[begin Supplied data]

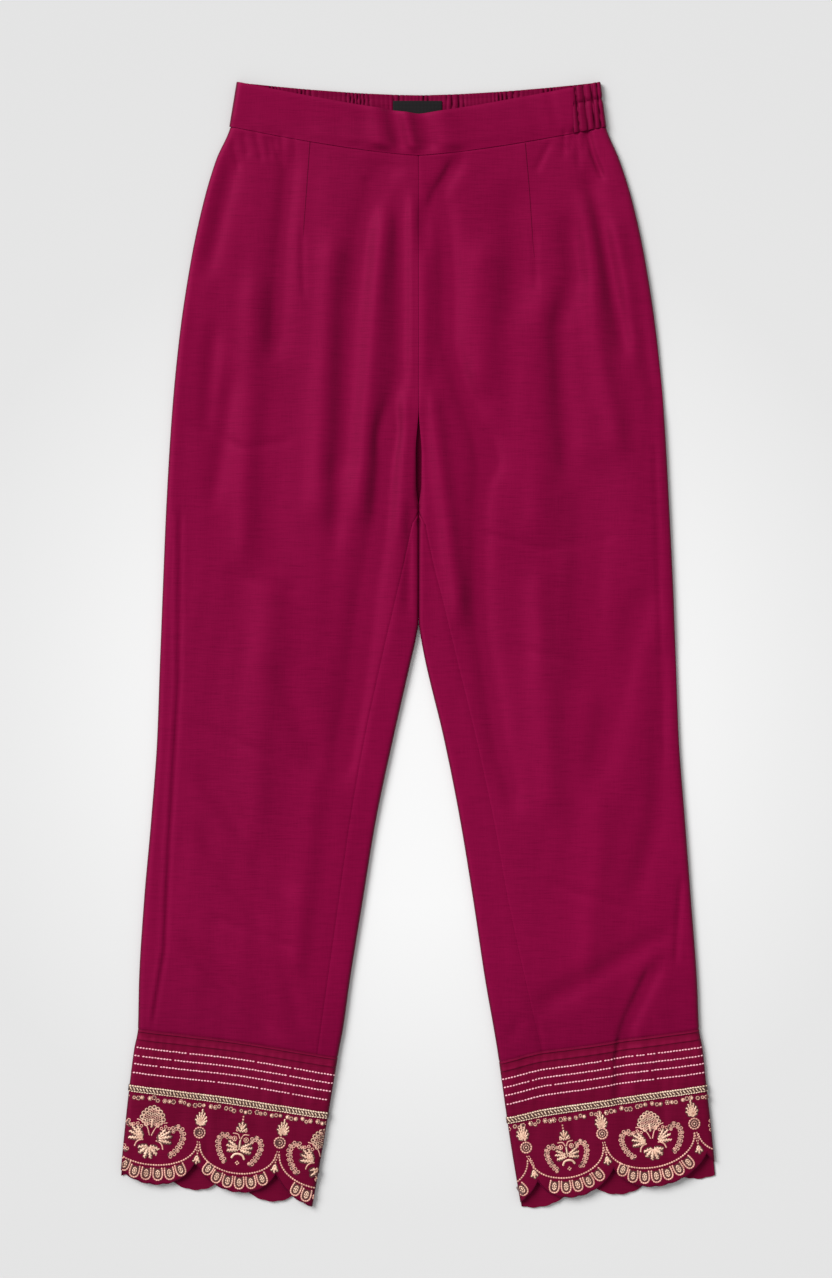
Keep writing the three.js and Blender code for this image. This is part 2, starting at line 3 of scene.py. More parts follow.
import bpy
import numpy as np
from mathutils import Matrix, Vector


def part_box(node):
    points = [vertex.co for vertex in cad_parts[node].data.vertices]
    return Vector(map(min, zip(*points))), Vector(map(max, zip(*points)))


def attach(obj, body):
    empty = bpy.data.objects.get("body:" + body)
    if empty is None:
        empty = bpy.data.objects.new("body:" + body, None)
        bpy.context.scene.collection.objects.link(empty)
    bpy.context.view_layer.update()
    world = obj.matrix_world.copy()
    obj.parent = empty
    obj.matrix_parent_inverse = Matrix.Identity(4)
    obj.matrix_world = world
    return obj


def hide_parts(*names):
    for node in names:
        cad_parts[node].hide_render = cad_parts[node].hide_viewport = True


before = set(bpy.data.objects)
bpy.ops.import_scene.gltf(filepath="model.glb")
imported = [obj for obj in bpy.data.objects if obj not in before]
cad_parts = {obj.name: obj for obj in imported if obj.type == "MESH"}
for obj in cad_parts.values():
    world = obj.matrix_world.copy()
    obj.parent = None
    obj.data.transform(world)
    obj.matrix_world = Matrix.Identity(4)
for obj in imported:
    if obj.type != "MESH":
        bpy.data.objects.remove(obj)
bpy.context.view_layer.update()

# Everything below is in millimetres from the middle of the garment's outline, as it was drafted.
# The label's own node tells where that draft lies in the frame.
draft = {"labelMiddle": (-0.9, 461.8), "millimetre": 0.001}
labelLow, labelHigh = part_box("label")
shift = [
    (labelLow[i] + labelHigh[i]) / 2 - draft["labelMiddle"][i] * draft["millimetre"] for i in range(2)
]
sideSign = {"right": -1, "left": 1}  # the wearer's sides, so the right leg lies at negative X

# The cut: walls and seams, the lie of the cloth, the crotch, the legs, the waist and the front's parting.
cut = {
    "shell": 0.6, "gap": 0.06, "seamRise": 2.3, "seamDip": 0.34, "dipReach": 0.8,
    "loft": 5.6, "lowest": 2.9, "foldScale": 1.15, "creaseScale": 1.5, "mainFade": 32,
    "crotchY": 120, "valleyTopY": 215, "valleyRun": 87, "meetX": 7.0, "wrapStart": 2.5, "wrapRun": 17,
    "legMiddleX": 158, "leanFromY": -110, "waistHalf": 161, "raiseFromY": 300,
    "partLowY": 119, "partHighY": 207, "partRuns": (20, 44), "partHalf": 2.9,
}
halfGap = cut["gap"] / 2
frontStop = cut["seamRise"] + halfGap  # a front ends this far above the bottom of each edge
backStop = cut["seamRise"] - halfGap
legTop = cut["crotchY"] - 0.01  # rows below this are on one leg alone
frontSeam = {"middle": 425.4, "rise": 24.4, "power": 1.35}
frontTop = {"middle": 461.5, "rise": 28.3, "power": 1.15}
backSeam = {"middle": 440.1, "rise": 9.7, "power": 1.0}
backTop = {"middle": 477.9, "rise": 11.6, "power": 1.6}
hem = {
    "top": -48.7, "notch": 58.0, "tucks": (-46.8, -40.0), "tuckRise": 0.9, "wall": 0.8,
    "runs": (-33.0, -25.8, -18.7, -10.9), "runDip": 0.22, "bowFrom": -12, "bowRun": 34,
    "right": {"x": -251.0, "y": -382.4, "tilt": math.radians(-8.07)},
    "left": {"x": 77.0, "y": -411.1, "tilt": math.radians(9.32)},
}
for place in (hem["right"], hem["left"]):
    tilt = place["tilt"]
    place.update(cos=math.cos(tilt), sin=math.sin(tilt), tan=math.tan(tilt))

# The outline at heights y: how far the outer edge, the inner edge and the inseam lie from the middle, on the
# right leg and then on the left one.
outlineColumns = {
    "right": {"outer": 1, "inner": 2, "inseam": 3}, "left": {"outer": 4, "inner": 5, "inseam": 6},
}
outlineRows = [
    (489, 156.8, 0.0, 0.0, 156.8, 0.0, 0.0), (450, 163.8, 0.0, 0.0, 163.2, 0.0, 0.0),
    (422, 176.0, 0.0, 0.0, 174.6, 0.0, 0.0), (387, 186.6, 0.0, 0.0, 185.7, 0.0, 0.0),
    (335, 197.9, 0.0, 0.0, 197.1, 0.0, 0.0), (265, 208.4, 0.0, 0.0, 207.5, 0.0, 0.0),
    (195, 215.0, 0.0, 0.0, 214.0, 0.0, 0.0), (120, 219.5, 0.0, 4.0, 218.2, 0.0, 4.0),
    (74, 221.5, 0.0, 12.0, 220.5, 0.0, 12.0), (39, 222.9, 0.0, 20.4, 222.1, 0.0, 20.7),
    (21, 223.6, 0.0, 24.5, 222.7, 0.0, 25.1), (8, 224.1, 1.6, 27.7, 223.2, 1.6, 28.2),
    (-14, 225.0, 6.5, 32.6, 224.0, 5.7, 33.6), (-83, 227.5, 22.2, 47.4, 226.6, 22.2, 50.3),
    (-153, 232.7, 37.0, 59.6, 231.9, 36.1, 65.3), (-222, 238.8, 48.3, 69.4, 237.1, 47.4, 77.7),
    (-292, 243.2, 59.6, 79.2, 242.3, 57.9, 92.8), (-335, 244.2, 65.7, 85.2, 244.2, 65.5, 102.7),
    (-351, 247.3, 68.8, 87.4, 247.2, 68.2, 106.5), (-379, 251.0, 73.5, 91.0, 250.1, 72.2, 111.4),
    (-431, 256.6, 82.2, 98.0, 255.8, 79.6, 119.0), (-489, 261.9, 92.3, 106.0, 261.4, 89.2, 128.0),
]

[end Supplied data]

• _What the exercise asks_
Copy every line exactly. Leave nothing out.

• _Response to this exercise_
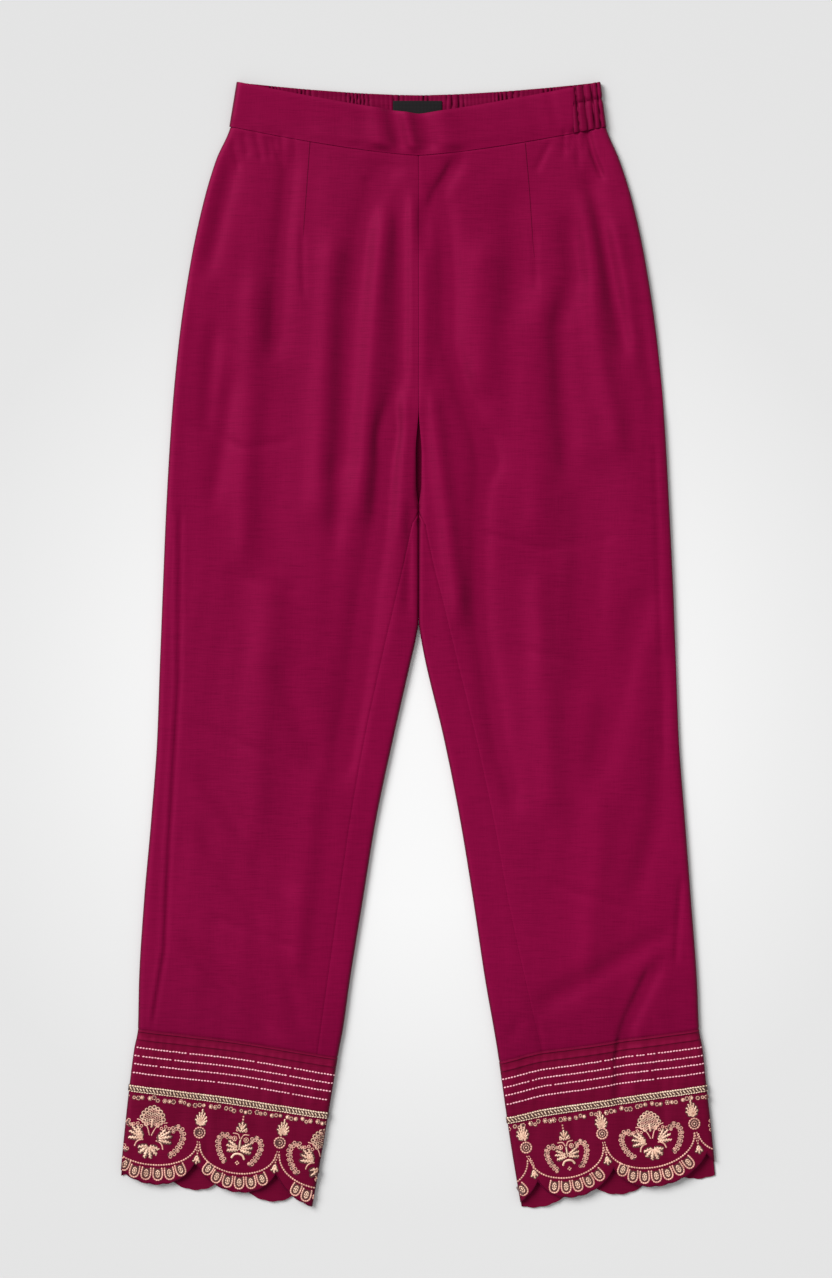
Keep writing the three.js and Blender code for this image. This is part 2, starting at line 3 of scene.py. More parts follow.
import bpy
import numpy as np
from mathutils import Matrix, Vector


def part_box(node):
    points = [vertex.co for vertex in cad_parts[node].data.vertices]
    return Vector(map(min, zip(*points))), Vector(map(max, zip(*points)))


def attach(obj, body):
    empty = bpy.data.objects.get("body:" + body)
    if empty is None:
        empty = bpy.data.objects.new("body:" + body, None)
        bpy.context.scene.collection.objects.link(empty)
    bpy.context.view_layer.update()
    world = obj.matrix_world.copy()
    obj.parent = empty
    obj.matrix_parent_inverse = Matrix.Identity(4)
    obj.matrix_world = world
    return obj


def hide_parts(*names):
    for node in names:
        cad_parts[node].hide_render = cad_parts[node].hide_viewport = True


before = set(bpy.data.objects)
bpy.ops.import_scene.gltf(filepath="model.glb")
imported = [obj for obj in bpy.data.objects if obj not in before]
cad_parts = {obj.name: obj for obj in imported if obj.type == "MESH"}
for obj in cad_parts.values():
    world = obj.matrix_world.copy()
    obj.parent = None
    obj.data.transform(world)
    obj.matrix_world = Matrix.Identity(4)
for obj in imported:
    if obj.type != "MESH":
        bpy.data.objects.remove(obj)
bpy.context.view_layer.update()

# Everything below is in millimetres from the middle of the garment's outline, as it was drafted.
# The label's own node tells where that draft lies in the frame.
draft = {"labelMiddle": (-0.9, 461.8), "millimetre": 0.001}
labelLow, labelHigh = part_box("label")
shift = [
    (labelLow[i] + labelHigh[i]) / 2 - draft["labelMiddle"][i] * draft["millimetre"] for i in range(2)
]
sideSign = {"right": -1, "left": 1}  # the wearer's sides, so the right leg lies at negative X

# The cut: walls and seams, the lie of the cloth, the crotch, the legs, the waist and the front's parting.
cut = {
    "shell": 0.6, "gap": 0.06, "seamRise": 2.3, "seamDip": 0.34, "dipReach": 0.8,
    "loft": 5.6, "lowest": 2.9, "foldScale": 1.15, "creaseScale": 1.5, "mainFade": 32,
    "crotchY": 120, "valleyTopY": 215, "valleyRun": 87, "meetX": 7.0, "wrapStart": 2.5, "wrapRun": 17,
    "legMiddleX": 158, "leanFromY": -110, "waistHalf": 161, "raiseFromY": 300,
    "partLowY": 119, "partHighY": 207, "partRuns": (20, 44), "partHalf": 2.9,
}
halfGap = cut["gap"] / 2
frontStop = cut["seamRise"] + halfGap  # a front ends this far above the bottom of each edge
backStop = cut["seamRise"] - halfGap
legTop = cut["crotchY"] - 0.01  # rows below this are on one leg alone
frontSeam = {"middle": 425.4, "rise": 24.4, "power": 1.35}
frontTop = {"middle": 461.5, "rise": 28.3, "power": 1.15}
backSeam = {"middle": 440.1, "rise": 9.7, "power": 1.0}
backTop = {"middle": 477.9, "rise": 11.6, "power": 1.6}
hem = {
    "top": -48.7, "notch": 58.0, "tucks": (-46.8, -40.0), "tuckRise": 0.9, "wall": 0.8,
    "runs": (-33.0, -25.8, -18.7, -10.9), "runDip": 0.22, "bowFrom": -12, "bowRun": 34,
    "right": {"x": -251.0, "y": -382.4, "tilt": math.radians(-8.07)},
    "left": {"x": 77.0, "y": -411.1, "tilt": math.radians(9.32)},
}
for place in (hem["right"], hem["left"]):
    tilt = place["tilt"]
    place.update(cos=math.cos(tilt), sin=math.sin(tilt), tan=math.tan(tilt))

# The outline at heights y: how far the outer edge, the inner edge and the inseam lie from the middle, on the
# right leg and then on the left one.
outlineColumns = {
    "right": {"outer": 1, "inner": 2, "inseam": 3}, "left": {"outer": 4, "inner": 5, "inseam": 6},
}
outlineRows = [
    (489, 156.8, 0.0, 0.0, 156.8, 0.0, 0.0), (450, 163.8, 0.0, 0.0, 163.2, 0.0, 0.0),
    (422, 176.0, 0.0, 0.0, 174.6, 0.0, 0.0), (387, 186.6, 0.0, 0.0, 185.7, 0.0, 0.0),
    (335, 197.9, 0.0, 0.0, 197.1, 0.0, 0.0), (265, 208.4, 0.0, 0.0, 207.5, 0.0, 0.0),
    (195, 215.0, 0.0, 0.0, 214.0, 0.0, 0.0), (120, 219.5, 0.0, 4.0, 218.2, 0.0, 4.0),
    (74, 221.5, 0.0, 12.0, 220.5, 0.0, 12.0), (39, 222.9, 0.0, 20.4, 222.1, 0.0, 20.7),
    (21, 223.6, 0.0, 24.5, 222.7, 0.0, 25.1), (8, 224.1, 1.6, 27.7, 223.2, 1.6, 28.2),
    (-14, 225.0, 6.5, 32.6, 224.0, 5.7, 33.6), (-83, 227.5, 22.2, 47.4, 226.6, 22.2, 50.3),
    (-153, 232.7, 37.0, 59.6, 231.9, 36.1, 65.3), (-222, 238.8, 48.3, 69.4, 237.1, 47.4, 77.7),
    (-292, 243.2, 59.6, 79.2, 242.3, 57.9, 92.8), (-335, 244.2, 65.7, 85.2, 244.2, 65.5, 102.7),
    (-351, 247.3, 68.8, 87.4, 247.2, 68.2, 106.5), (-379, 251.0, 73.5, 91.0, 250.1, 72.2, 111.4),
    (-431, 256.6, 82.2, 98.0, 255.8, 79.6, 119.0), (-489, 261.9, 92.3, 106.0, 261.4, 89.2, 128.0),
]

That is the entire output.